You make no sense. Why is it that poor countries with the least wealth have the least amount of people working??? These countries have a huge demand of poor people, but no jobs.

deathtokoalas
the reason that the captured state, and america is an example of this, would seek to decrease employment levels is to reduce wages. the higher the unemployment rate, the lower wages can be depressed. and, they don't care about the longer term implications, because they're fundamentally sociopathic in nature. you are correct in a certain sense - capitalism is a fundamentally irrational system.

but, to be clear, when i stated that jobs are created by demand, what i meant was in countries that are in the advanced stages of late capitalism, as that was the context. that includes the united states and canada, but wouldn't include a country like india or china, where the unemployment is a combination of poor infrastructure and overpopulation (and, in the case of china, employment is very controlled by the state). these comparisons across states are dubious, in much of any way. when you get to the kind of overpopulation you see in asia,  there's just not enough work to be done. and, that is a problem because, unlike in advanced countries, the infrastructure doesn't yet exist to compensate for it. we'll see what china ultimately does about this, as it continues to move towards a more advanced stage of capitalism.
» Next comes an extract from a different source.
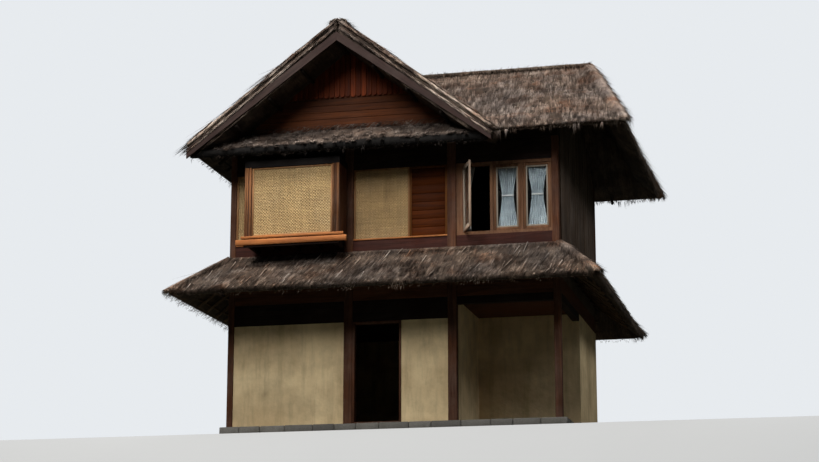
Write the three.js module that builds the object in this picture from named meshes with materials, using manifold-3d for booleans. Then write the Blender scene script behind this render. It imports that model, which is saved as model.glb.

but, it doesn't matter what you're investing in, ultimately somebody needs to buy it in order for jobs to exist. spending billions on solar cars is just a waste of money if the demand for them fails to materialize. and, in order for the system to be sustainable, that demand needs to come from the lower segments of society. america used to understand this quite well, back when it was actually in a more advanced stage of capitalism than it is now (america has gone backwards since the 80s....), called fordism.